Measures are already being put in place. There is talk of delaying payment to YouTubers or those collecting advertising for a few weeks so that money might be withheld if there are complaints or negative reactions.
Is YouTube advertising still a quality option?
So having seen all of this, the question remains, is advertising on YouTube still a quality option?
“The wider background of course is the heightened concern about the power and influence of tech platforms in general/fake news etc. Essentially much of this has been going on for years, but as the internet and social media takes up more of our time, advertisers need to use digital platforms to reach audiences,” explains Newman.
“In the short term, Google and advertisers have a problem, in the medium term Google and Facebook are working overtime to fix these issues and provide a safe environment for advertisers. There is a new focus this year on authority of content”.
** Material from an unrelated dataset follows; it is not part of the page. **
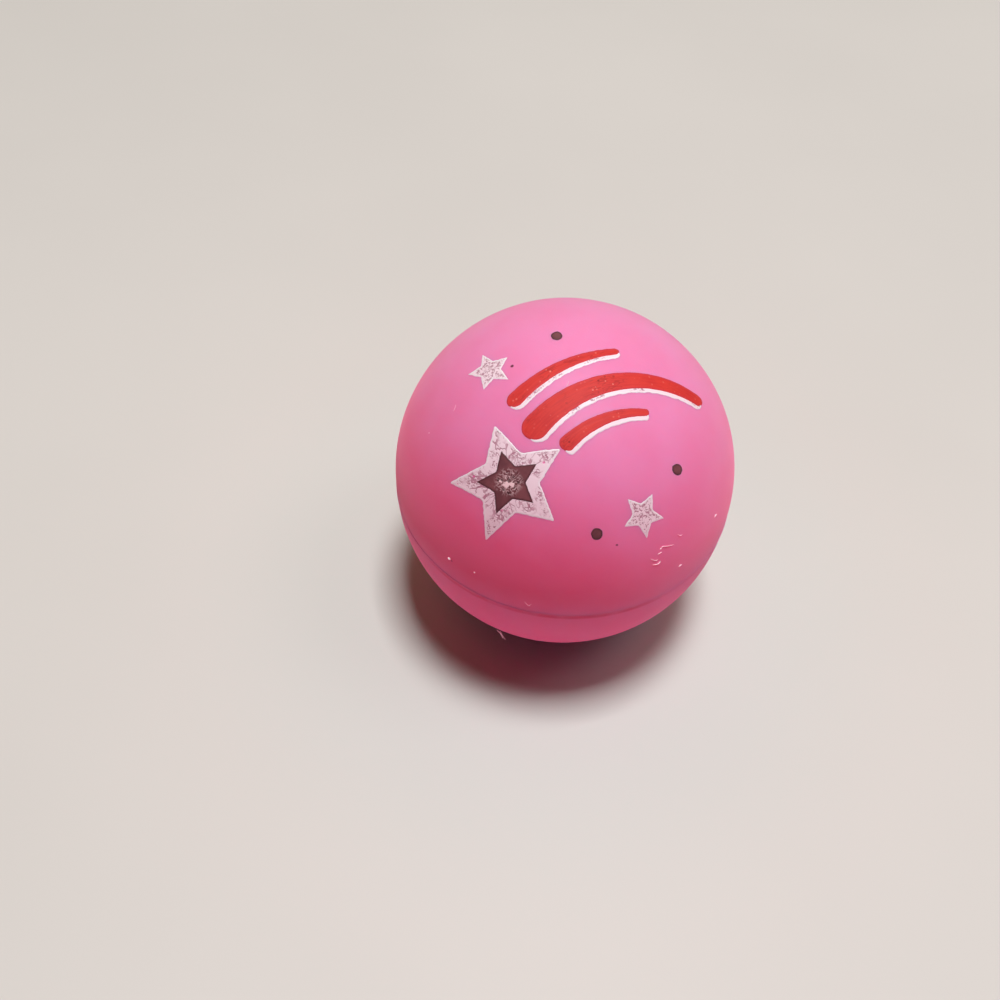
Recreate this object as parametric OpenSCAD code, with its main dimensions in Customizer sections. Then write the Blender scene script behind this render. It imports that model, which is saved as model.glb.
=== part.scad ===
/* [Ball] */
// Diameter of each moulded half
ball_d = 32; // [26:0.5:45]
// Height of the straight band between the two hemispheres
band_h = 1.2; // [0.8:0.1:2.4]
// Radius of the patch that the ball's own weight presses flat
rest_patch_r = 0.9; // [0.6:0.1:1.8]

/* [Parting line] */
// Thickness of the trimmed flash
flash_t = 0.3; // [0.2:0.05:0.5]
// How far the trimmed flash stands out of the ball
flash_proud = 0.12; // [0.06:0.01:0.3]
// How far the flash reaches into the ball
flash_root = 0.8; // [0.6:0.1:1.5]
// Depth of the groove under the flash
groove_depth = 0.16; // [0.06:0.01:0.3]
// Height of the groove under the flash
groove_h = 0.3; // [0.15:0.05:0.5]

/* [Print] */
// Angle of the print's middle above the parting line
print_rise = 59; // [48:1:68]
// Angle of the print's middle to the right of the front
print_swing = 7; // [-30:1:30]
// Thickness of the white ink
white_ink_t = 0.05; // [0.03:0.005:0.08]
// Thickness of the red ink and of the black ink
colour_ink_t = 0.05; // [0.03:0.005:0.08]

/* [Large star] */
// Radius of the large star out to its tips
star_r = 4.9; // [3.5:0.1:5.5]
// Radius of the large star's inner corners
star_notch_r = 2.5; // [1.8:0.1:3]
// Radius of the black star out to its tips
black_star_r = 2.7; // [1.8:0.1:3.2]
// Radius of the black star's inner corners
black_star_notch_r = 1.4; // [0.8:0.1:1.7]
// Distance of the large star's middle to the left of the print's middle
star_left = 5.6; // [4:0.1:7]
// Distance of the large star's middle below the print's middle
star_down = 3.6; // [2:0.1:5]
// Turn of the large star
star_turn = 14; // [0:1:72]

/* [Streaks behind the star] */
// Width of the longest streak where it starts
streak_w = 2.2; // [1.4:0.1:2.6]
// Length of the longest streak
streak_l = 15; // [9:0.5:17]
// Radius of the bend that all streaks follow
streak_bend_r = 12; // [9:0.5:20]
// Direction in which the streaks leave the star
streak_heading = 72; // [50:1:90]
// How far the white ink peeps out from under the red
streak_peep = 0.35; // [0.2:0.05:0.5]

/* [Small motifs] */
// Radius of a small star out to its tips
small_star_r = 1.9; // [1.2:0.1:2.2]
// Radius of a small star's inner corners
small_star_notch_r = 0.95; // [0.6:0.05:1.1]
// Radius of a black dot
dot_r = 0.5; // [0.3:0.05:0.7]

/* [Hidden] */
$fn = 96;

rubber_pink = "#f07cb6";
flash_pink = "#e56aa6";
ink_white = "#f3dbe2";
ink_red = "#cf3333";
ink_black = "#4d2a33";

ball_r = ball_d / 2;
dome_z = band_h / 2;
parting_z = -dome_z;
rest_patch_z = parting_z - sqrt(ball_r * ball_r - rest_patch_r * rest_patch_r);
flash_nose_r = flash_t / 2;
over = ball_d;

print_tilt = 90 - print_rise;
star_tips = 5;
streak_steps = 24;
cap_steps = 8;

// Each streak: its lane beside the longest one as a share of streak_w, its start past the middle
// of the star as a share of star_r, its length as a share of streak_l and its width as a share
// of streak_w
streak_shares = [[0, 0.98, 1, 1], [1.28, 1.12, 0.5, 0.62], [-1.28, 1.12, 0.62, 0.62]];
// How much of its width a streak keeps at its far end
streak_taper_share = 0.5;

// Middles of the small stars and their turns, as shares of ball_r and in degrees
small_star_shares = [[-0.45, 0.38, 20], [0.34, -0.38, 50]];
// Middles of the black dots, as shares of ball_r
dot_shares = [[-0.1, 0.57], [0.52, -0.14], [0.1, -0.48]];

// The middle of the streaks' bend, to the right of the heading from the star
bend_u = -star_left + streak_bend_r * sin(streak_heading);
bend_v = -star_down - streak_bend_r * cos(streak_heading);

// Corners of a star about its own middle
function star_points(tip_r, notch_r) =
    [for (i = [0 : 2 * star_tips - 1])
        let (r = i % 2 == 0 ? tip_r : notch_r, a = 90 + i * 180 / star_tips)
        [r * cos(a), r * sin(a)]];

// Degrees of the bend that a length along it spans
function bend_angle(l) = l / streak_bend_r * 180 / PI;

// A point of the bend, a distance from its middle and some degrees past the star
function bend_point(r, a) =
    [bend_u - r * sin(streak_heading - a), bend_v + r * cos(streak_heading - a)];

// Outline of one streak: out along one side, round its end, back and round its start
function streak_points(lane, start, l, w) =
    let (r = streak_bend_r + lane, a0 = bend_angle(start), a1 = bend_angle(start + l),
        w_end = w * streak_taper_share)
    concat(
        [for (i = [0 : streak_steps]) let (f = i / streak_steps)
            bend_point(r + (w + (w_end - w) * f) / 2, a0 + (a1 - a0) * f)],
        [for (i = [1 : cap_steps - 1]) let (c = i * 180 / cap_steps)
            bend_point(r + w_end / 2 * cos(c), a1 + bend_angle(w_end / 2 * sin(c)))],
        [for (i = [0 : streak_steps]) let (f = 1 - i / streak_steps)
            bend_point(r - (w + (w_end - w) * f) / 2, a0 + (a1 - a0) * f)],
        [for (i = [1 : cap_steps - 1]) let (c = i * 180 / cap_steps)
            bend_point(r - w / 2 * cos(c), a0 - bend_angle(w / 2 * sin(c)))]);

// The outlines of all streaks, moved out from the middle of the bend
module streak_outlines(shift)
    for (s = streak_shares)
        polygon(streak_points(s[0] * streak_w + shift, s[1] * star_r, s[2] * streak_l,
            s[3] * streak_w));

module small_star_outlines()
    for (s = small_star_shares)
        translate([s[0] * ball_r, s[1] * ball_r]) rotate(s[2])
            polygon(star_points(small_star_r, small_star_notch_r));

module star_outline(tip_r, notch_r)
    translate([-star_left, -star_down]) rotate(star_turn)
        polygon(star_points(tip_r, notch_r));

// A layer of ink of the outline that is given, between two heights above the dome
module ink_layer(low, high)
    translate([0, 0, dome_z]) rotate([print_tilt, 0, print_swing])
        intersection() {
            linear_extrude(height = over) children();
            difference() {
                sphere(r = ball_r + high);
                sphere(r = ball_r + low);
            }
        }

module upper_half()
    color(rubber_pink)
        difference() {
            union() {
                translate([0, 0, dome_z]) sphere(r = ball_r);
                translate([0, 0, parting_z]) cylinder(r = ball_r, h = band_h);
            }
            translate([-over, -over, parting_z - over]) cube([2 * over, 2 * over, over]);
            translate([0, 0, parting_z])
                difference() {
                    cylinder(r = over, h = flash_t);
                    cylinder(r = ball_r - flash_root, h = flash_t);
                }
        }

module lower_half()
    color(rubber_pink)
        difference() {
            translate([0, 0, parting_z]) sphere(r = ball_r);
            translate([-over, -over, parting_z]) cube([2 * over, 2 * over, over]);
            translate([-over, -over, rest_patch_z - over]) cube([2 * over, 2 * over, over]);
            translate([0, 0, parting_z])
                rotate_extrude()
                    polygon([[ball_r - groove_depth, 0], [over, 0], [over, -groove_h],
                        [ball_r, -groove_h]]);
        }

module parting_flash()
    color(flash_pink)
        translate([0, 0, parting_z])
            rotate_extrude()
                union() {
                    translate([ball_r - flash_root, 0])
                        square([flash_root + flash_proud - flash_nose_r, flash_t]);
                    translate([ball_r + flash_proud - flash_nose_r, flash_nose_r])
                        circle(r = flash_nose_r);
                }

module white_star()
    color(ink_white)
        ink_layer(0, white_ink_t) star_outline(star_r, star_notch_r);

module white_streak_base()
    color(ink_white)
        ink_layer(0, white_ink_t) streak_outlines(0);

module white_small_stars()
    color(ink_white)
        ink_layer(0, white_ink_t) small_star_outlines();

module red_streaks()
    color(ink_red)
        difference() {
            ink_layer(0, white_ink_t + colour_ink_t) streak_outlines(streak_peep);
            ink_layer(0, white_ink_t) streak_outlines(0);
        }

module black_star()
    color(ink_black)
        ink_layer(white_ink_t, white_ink_t + colour_ink_t)
            star_outline(black_star_r, black_star_notch_r);

module black_dots()
    color(ink_black)
        ink_layer(0, colour_ink_t)
            for (s = dot_shares)
                translate([s[0] * ball_r, s[1] * ball_r]) circle(r = dot_r);

upper_half();
lower_half();
parting_flash();
white_star();
white_streak_base();
white_small_stars();
red_streaks();
black_star();
black_dots();
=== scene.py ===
"""Looks of a solid moulded rubber ball with a pad-printed shooting star.

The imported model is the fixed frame. A finer surface stands for each of its nodes, worked out with
numpy on a grid of two parameters. Lengths are in metres, and in millimetres inside the materials.
The axes are the frame's own: +Z through the upper pole, and the print towards -Y and up. A profile
has the coordinates r, the distance from the Z axis, and z. The flat plate of the print has u, to
the right, and v, up the ball. Pixels are columns and rows of the photograph.
"""

import logging
import math
from dataclasses import dataclass, field, replace
from enum import Enum
from functools import partialmethod
from typing import Iterable, Optional, Union

import bmesh
import bpy
import numpy as np
from bpy.types import Material, NodeOutputs, NodeSocket, Object, World
from mathutils import Matrix, Vector


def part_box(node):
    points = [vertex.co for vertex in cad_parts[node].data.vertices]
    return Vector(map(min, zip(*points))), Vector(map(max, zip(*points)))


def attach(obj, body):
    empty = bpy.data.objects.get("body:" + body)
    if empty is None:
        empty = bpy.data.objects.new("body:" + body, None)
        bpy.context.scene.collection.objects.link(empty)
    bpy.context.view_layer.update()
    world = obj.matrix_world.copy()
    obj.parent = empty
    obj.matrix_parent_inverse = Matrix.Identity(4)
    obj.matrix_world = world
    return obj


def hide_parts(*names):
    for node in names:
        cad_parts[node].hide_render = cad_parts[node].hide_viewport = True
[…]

This includes Facebook’s trust scores for brands and Google ramping up authority in their algorithms and demoting other content to make it less visible, trying to separate out content so when buying ads, there is a choice about what level of risk advertisers want to take.”
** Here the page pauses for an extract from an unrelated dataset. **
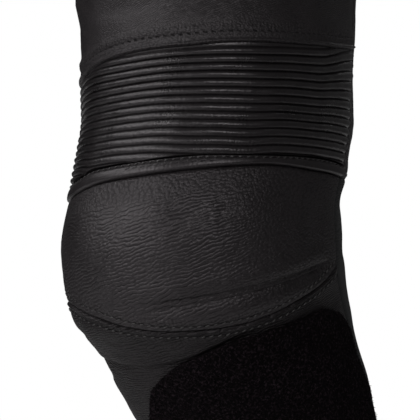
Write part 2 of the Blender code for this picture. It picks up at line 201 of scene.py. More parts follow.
class LeatherSettings(bpy.types.PropertyGroup):
    colour: FloatVectorProperty(
        name="Leather", description="Colour of the dyed leather", subtype="COLOR",
        size=3, min=0, max=1, default=(0.0157, 0.0136, 0.0146))
    lining: FloatVectorProperty(
        name="Flesh side", description="Colour of the leather's inner side", subtype="COLOR",
        size=3, min=0, max=1, default=(0.060, 0.056, 0.053))
    roughness: FloatProperty(
        name="Roughness", description="Gloss of the leather, lower is shinier",
        subtype="FACTOR", min=0.05, max=1, default=0.40)
    pebble: FloatProperty(
        name="Pebble", description="Size of one pebble of the grain",
        subtype="DISTANCE", unit="LENGTH", min=0.0003, max=0.01, default=0.0013)
    grain_depth: FloatProperty(
        name="Grain depth", description="Depth of the grain",
        subtype="DISTANCE", unit="LENGTH", min=0, max=0.001, default=0.00010)
    ripple: FloatProperty(
        name="Ripple", description="From one fine ripple of the pushed-up leather to the next",
        subtype="DISTANCE", unit="LENGTH", min=0.0005, max=0.02, default=0.0022)
    ripple_depth: FloatProperty(
        name="Ripple depth", description="Depth of those ripples",
        subtype="DISTANCE", unit="LENGTH", min=0, max=0.002, default=0.00030)


class SewingSettings(bpy.types.PropertyGroup):
    thread: FloatVectorProperty(
        name="Thread", description="Colour of the thread", subtype="COLOR",
        size=3, min=0, max=1, default=(0.055, 0.052, 0.052))
    spacing: FloatProperty(
        name="Stitch spacing", description="From one stitch to the next",
        subtype="DISTANCE", unit="LENGTH", min=0.001, max=0.01, default=0.0048)
    length: FloatProperty(
        name="Stitch length", description="Length of thread that shows in a stitch",
        subtype="DISTANCE", unit="LENGTH", min=0.0005, max=0.01, default=0.0031)
    thickness: FloatProperty(
        name="Thread thickness", description="Thickness of the thread",
        subtype="DISTANCE", unit="LENGTH", min=0.0001, max=0.002, default=0.0008)
    lean: FloatProperty(
        name="Lean", description="Turn of each stitch from its row",
        subtype="ANGLE", unit="ROTATION", min=-1, max=1, default=radians(24))


class StretchSettings(bpy.types.PropertyGroup):
    rib_height: FloatProperty(
        name="Rib height", description="Height of the ribs above the knee",
        subtype="DISTANCE", unit="LENGTH", min=0, max=0.005, default=0.0021)
    fabric: FloatVectorProperty(
        name="Stretch fabric", description="Colour of the fabric behind knee and calf",
        subtype="COLOR", size=3, min=0, max=1, default=(0.0120, 0.0120, 0.0130))


class PileSettings(bpy.types.PropertyGroup):
    colour: FloatVectorProperty(
        name="Pile", description="Colour of the knee patch's loops", subtype="COLOR",
        size=3, min=0, max=1, default=(0.0062, 0.0042, 0.0053))
    density: FloatProperty(
        name="Tufts", description="Tufts on each square metre", min=0, max=1e6, default=330000)
    tuft: FloatProperty(
        name="Tuft height", description="How far a tuft stands up",
        subtype="DISTANCE", unit="LENGTH", min=0.0002, max=0.005, default=0.0012)
    seed: IntProperty(name="Seed", description="Seed of the tufts' places", default=4)


class StudioSettings(bpy.types.PropertyGroup):
    floor: FloatVectorProperty(
        name="Floor", description="Colour of the floor", subtype="COLOR",
        size=3, min=0, max=1, default=(0.86, 0.86, 0.86))
    key: FloatProperty(
        name="Key light", description="Power of the large soft light",
        subtype="POWER", min=0, default=9)
    ambient: FloatProperty(
        name="Ambient", description="Strength of the light from all round",
        min=0, max=2, default=0.06)


SETTINGS = {
    "trousers_leather": LeatherSettings,
    "trousers_sewing": SewingSettings,
    "trousers_stretch": StretchSettings,
    "trousers_pile": PileSettings,
    "trousers_studio": StudioSettings,
}

# ---------------------------------------------------------------- the cloth's surface


def smooth(x):
    x = np.clip(x, 0.0, 1.0)
    return x * x * (3 - 2 * x)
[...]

YouTube recently announced that it is investing $5 million in “more positive video content” in response to advertiser and public backlash. The money is going towards the site’s Creators for Change programme, which focuses on countering hate and promoting tolerance. Thirty-nine creators are part of the programme and they create videos on racism, the plight of refugees, and breaking stereotypes about Muslim women; all content aimed at promoting empathy and understanding.
With steps having already been taken, Newman’s takeout is a promising one for YouTube, Google and other digital players worried about the user-generated content on their channels. “Platforms have been far too slow to address this, but I believe the picture will look very different in six months’ time,” he says. Watch out for more changes and strategies which will hopefully ensure user-generated content on platforms heads in a positive direction.